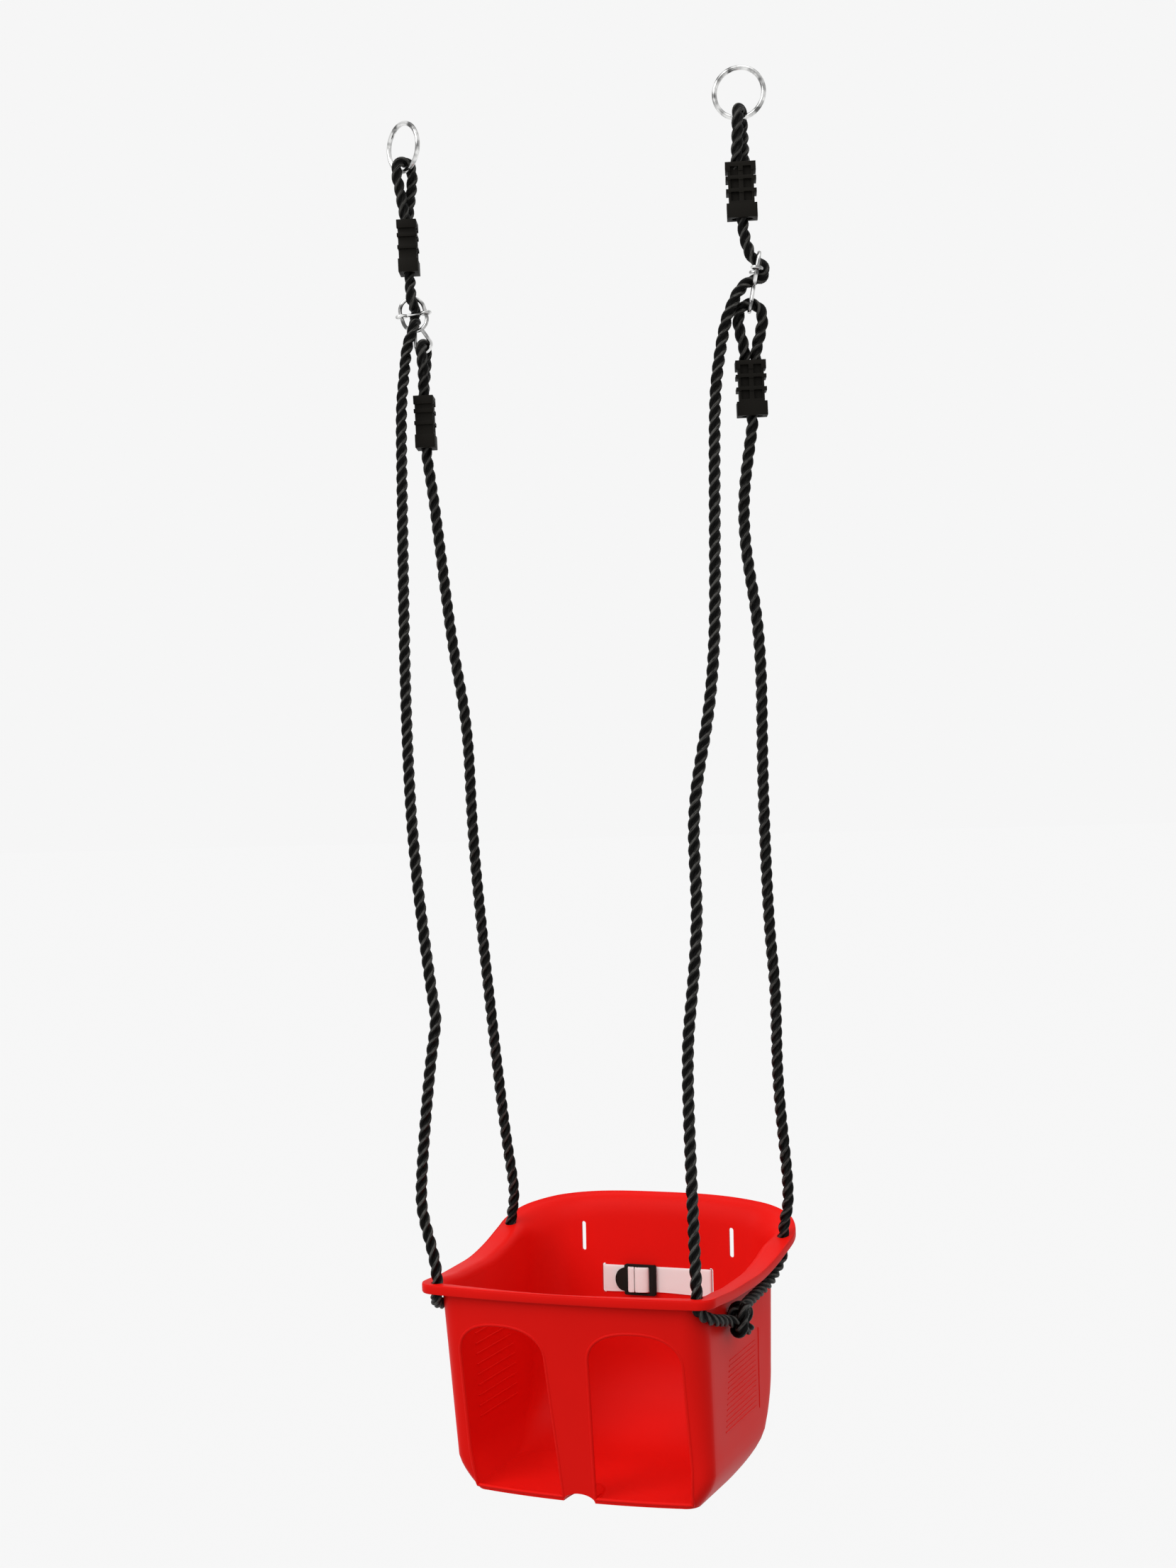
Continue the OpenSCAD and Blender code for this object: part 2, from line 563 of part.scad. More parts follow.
bucket();
wire_ring(-1, left_turn);  // left_ring
wire_ring(1, right_turn);  // right_ring
rope(left_top, left_back, -1);  // left_rope
rope(right_top, right_back, 1);  // right_rope
sleeve(-188.5, 0, -79, -67);  // left_upper_sleeve
sleeve(187, 0, -70, 20);  // right_upper_sleeve
sleeve(-180, 4, -265, 112);  // left_lower_sleeve
sleeve(187, 4, -266, 22);  // right_lower_sleeve
adjuster(left_adj);  // left_adjuster
adjuster(right_adj);  // right_adjuster
adjuster_bar(left_adj);  // left_adjuster_bar
adjuster_bar(right_adj);  // right_adjuster_bar
belt();
belt_fold();
belt_buckle();
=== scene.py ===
"""Dresses a toddler bucket swing: a moulded red seat shell on two laid ropes.

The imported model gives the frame. Each sub-assembly is a class that builds its own
pieces in that frame, and each finish is a small class of its own. Sizes are in
millimetres until a mesh is made, and meshes are in metres.
"""

from __future__ import annotations

import json
import logging
import math
from contextlib import contextmanager
from dataclasses import dataclass
from enum import Enum
from typing import Any, Iterable, Iterator, Sequence

import bmesh
import bpy
import numpy as np
from mathutils import Matrix, Vector

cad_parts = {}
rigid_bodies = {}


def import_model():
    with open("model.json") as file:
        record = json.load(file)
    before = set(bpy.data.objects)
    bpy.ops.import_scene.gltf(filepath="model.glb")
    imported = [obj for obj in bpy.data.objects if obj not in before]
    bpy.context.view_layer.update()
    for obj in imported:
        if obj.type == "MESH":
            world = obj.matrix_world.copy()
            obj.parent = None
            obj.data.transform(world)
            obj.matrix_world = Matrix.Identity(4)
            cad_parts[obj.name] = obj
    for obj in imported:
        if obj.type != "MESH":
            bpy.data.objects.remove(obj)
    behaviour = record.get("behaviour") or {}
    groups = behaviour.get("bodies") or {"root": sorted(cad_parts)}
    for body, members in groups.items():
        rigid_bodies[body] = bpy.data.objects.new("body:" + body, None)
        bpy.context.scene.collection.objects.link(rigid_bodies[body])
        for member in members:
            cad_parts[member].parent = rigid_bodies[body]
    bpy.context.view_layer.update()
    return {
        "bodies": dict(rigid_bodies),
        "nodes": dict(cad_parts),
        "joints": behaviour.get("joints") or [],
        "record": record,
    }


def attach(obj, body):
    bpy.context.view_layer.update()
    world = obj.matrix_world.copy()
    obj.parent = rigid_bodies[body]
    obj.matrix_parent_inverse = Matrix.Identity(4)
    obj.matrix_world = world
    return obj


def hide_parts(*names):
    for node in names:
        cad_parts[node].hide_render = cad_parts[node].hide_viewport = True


LOG = logging.getLogger("bucket_swing")
MM = 0.001
Point = tuple[float, float, float]
Flat = tuple[float, float]
Piece = bpy.types.Object


class Body(str, Enum):
    """The bodies of the frame that a piece may ride on."""

    RINGS = "rings"
    SWING = "swing"
    BUCKLE = "buckle"


class Side(Enum):
    """The two ropes, by the side of the seat that they hold."""

    LEFT = -1
    RIGHT = 1

    @property
    def word(self) -> str:
        """The side's name in lower case, as node names begin."""
        return self.name.lower()


# ---- numbers and curves --------------------------------------------------------


def clamp(t: float) -> float:
    """Keeps a number between 0 and 1."""
    return min(1.0, max(0.0, t))


def ease(t: float) -> float:
    """Goes softly from 0 to 1 as a number does."""
    c = clamp(t)
    return c * c * (3 - 2 * c)


def arc(x: float, y: float, r: float, start: float, end: float, count: int) -> list[Flat]:
    """Points on an arc round a place, between two angles in degrees."""
    turn = np.radians(np.linspace(start, end, count))
    return [(x + r * math.cos(a), y + r * math.sin(a)) for a in turn]


def spline(points: Sequence[Point], steps: int) -> np.ndarray:
    """Runs a smooth curve through the points, in so many steps between two of them."""
    p = np.asarray(points, float)
    ends = np.vstack([p[:1], p, p[-1:]])
    out = []
    for a, b, c, d in zip(ends, ends[1:], ends[2:], ends[3:]):
        square = 2 * a - 5 * b + 4 * c - d
        cube = 3 * b - a - 3 * c + d
        for t in np.arange(steps) / steps:
            out.append(0.5 * (2 * b + (c - a) * t + square * t**2 + cube * t**3))
    out.append(p[-1])
    return np.array(out)


def evened(path: np.ndarray, step: float, rounds: int = 0) -> np.ndarray:
    """Spaces a path's points evenly and eases its small kinks.

    Args:
        path: The points of the path.
        step: The distance between two points of the result.
        rounds: How many times each point is eased towards its neighbours.

    Returns:
        The new points, with the same two ends.
    """
    for _ in range(rounds):
        middle = 0.5 * path[1:-1] + 0.25 * (path[:-2] + path[2:])
        path = np.vstack([path[:1], middle, path[-1:]])
    steps = np.linalg.norm(np.diff(path, axis=0), axis=1)
    run = np.concatenate([[0.0], np.cumsum(steps)])
    count = max(2, int(round(run[-1] / step)) + 1)
    at = np.linspace(0.0, run[-1], count)
    return np.column_stack([np.interp(at, run, path[:, k]) for k in range(3)])


# ---- meshes --------------------------------------------------------------------


@contextmanager
def edited(mesh: bpy.types.Mesh) -> Iterator[bmesh.types.BMesh]:
    """Opens a mesh for editing, and writes it back."""
    edit = bmesh.new()
    edit.from_mesh(mesh)
    yield edit
    edit.to_mesh(mesh)
    edit.free()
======
| PROBLEM |
Return only the stretch of the material above from the line holding "rope(left_top, left_back, -1);" through the line holding "for body, members", copied exactly.

| SOLUTION |
rope(left_top, left_back, -1);  // left_rope
rope(right_top, right_back, 1);  // right_rope
sleeve(-188.5, 0, -79, -67);  // left_upper_sleeve
sleeve(187, 0, -70, 20);  // right_upper_sleeve
sleeve(-180, 4, -265, 112);  // left_lower_sleeve
sleeve(187, 4, -266, 22);  // right_lower_sleeve
adjuster(left_adj);  // left_adjuster
adjuster(right_adj);  // right_adjuster
adjuster_bar(left_adj);  // left_adjuster_bar
adjuster_bar(right_adj);  // right_adjuster_bar
belt();
belt_fold();
belt_buckle();
=== scene.py ===
"""Dresses a toddler bucket swing: a moulded red seat shell on two laid ropes.

The imported model gives the frame. Each sub-assembly is a class that builds its own
pieces in that frame, and each finish is a small class of its own. Sizes are in
millimetres until a mesh is made, and meshes are in metres.
"""

from __future__ import annotations

import json
import logging
import math
from contextlib import contextmanager
from dataclasses import dataclass
from enum import Enum
from typing import Any, Iterable, Iterator, Sequence

import bmesh
import bpy
import numpy as np
from mathutils import Matrix, Vector

cad_parts = {}
rigid_bodies = {}


def import_model():
    with open("model.json") as file:
        record = json.load(file)
    before = set(bpy.data.objects)
    bpy.ops.import_scene.gltf(filepath="model.glb")
    imported = [obj for obj in bpy.data.objects if obj not in before]
    bpy.context.view_layer.update()
    for obj in imported:
        if obj.type == "MESH":
            world = obj.matrix_world.copy()
            obj.parent = None
            obj.data.transform(world)
            obj.matrix_world = Matrix.Identity(4)
            cad_parts[obj.name] = obj
    for obj in imported:
        if obj.type != "MESH":
            bpy.data.objects.remove(obj)
    behaviour = record.get("behaviour") or {}
    groups = behaviour.get("bodies") or {"root": sorted(cad_parts)}
    for body, members in groups.items():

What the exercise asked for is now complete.